Yesterday I took a personality test as an assignment for my Career Counseling class. I had to fill out 7-8 of the jobs I imagined myself having at some point in my life, starting with the earliest and ending with the most recent. It looked something like this (beginning with 13 years old and going through today):
Elementary School Teacher
High School English Teacher
Real Estate Agent
The section of the test was aptly called “Daydreams.”
In the midst of wavering from teaching to real estate and finally ending up wanting to be a counselor and professor, I can see the evolution of myself. So much change and yet, so much of the same. I wanted to be a teacher at 13 years old, and I want to be a teacher (professor) today. I’m doing web marketing, but not in the same depth I had one day thought/hoped to be. It’s the perfect job for right now, and is helping put me through school, but I don’t want to do it forever. Sometimes I get a paycheck for writing, but most of the time I don’t.
I will never be finished growing and reaching. It’s what I do. I have over a year left to complete my master’s and am already plotting a Ph.D. I want to open a small private practice and do some volunteer work in the community. I want to have a baby and get swept up in the job and role of a mother. I want to write.
Through it all, since college (and before, I just hadn’t realized it yet), I have wanted to be a writer. I still want to be a writer. Especially on mornings like this, when I don’t have anything pressing to do and my house is quiet. The wood floors are chilly and I bundle up in socks and sweats, wrapping my cold hands around a mug of café au lait. It reminds me of our trip to New Orleans, a city full of people with stories. While we were wandering the city one evening, we passed by a girl, about my age, sitting in front of an old typewriter. She had a cup for money and a sign that said “Poet for Hire.” I loved that. It made me smile and ache at the same time. Oh, how I wish I had the guts to abandon everything and sit on a street with a cup and a typewriter. But I don’t, because there are always bills and obligations and honestly, I’m not the type to sit on the street. I like my cold wood floors and hot coffee too much.
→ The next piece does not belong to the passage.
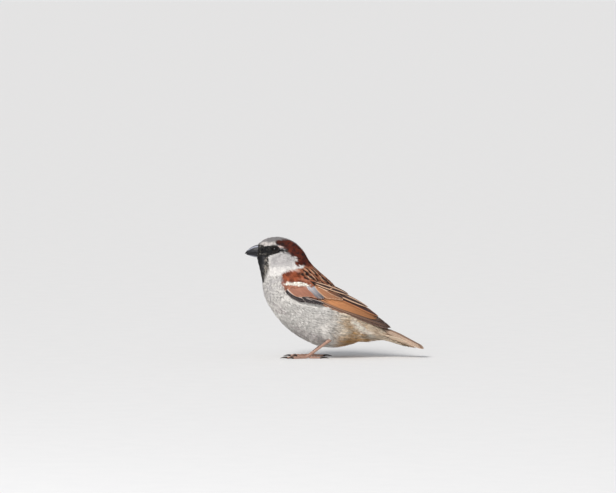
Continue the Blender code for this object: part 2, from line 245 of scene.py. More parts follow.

There are moments, flashes of frustration and feelings of discouragement, that I wonder what I’m doing. Why am I in school? I run the Saints Streets and think of ideas for a murder mystery; I jot ideas in half-filled notebooks all over my house. I see a stylish woman on Facebook, a friend of a friend of a friend, in her fifties, wearing thick black glasses and calling herself a writer, and I want to know what her life is like. Does she wear socks and type away on a Mac? Does she have a house by the water where she goes to feel inspired for her next novel?
And so I type, on a Mac, wearing socks and black glasses. Life is a funny thing. I wanted to be a teacher, I still want to be a teacher. I could listen to people tell their stories all day long. They all carry different amounts of joy and pain. Some carry too much pain and I want to help them, so I study to be a counselor. I wear so many hats in the course of a week, a day. I want to be a writer. I have always wanted to be a writer.
Should I quit school? Sell everything I own and sit on the street in New Orleans with a cup and an old typewriter? Or should I continue doing what I’m doing — writing, going to school, becoming a counselor, thinking about Ph.D. programs, always writing. One day, I’ll be in my fifties. Maybe I’ll have a house by the water.
I don’t know where this path leads or where it ends — or if it ever does end. I love that about it. It’s a lot of hard work, but it’s beautiful and fun and messy and mysterious. The best kind of path. Yes, I might not know much about it — I can only see a little ways ahead before it twists and turns out of my sight — but I do know I’m headed in the right direction.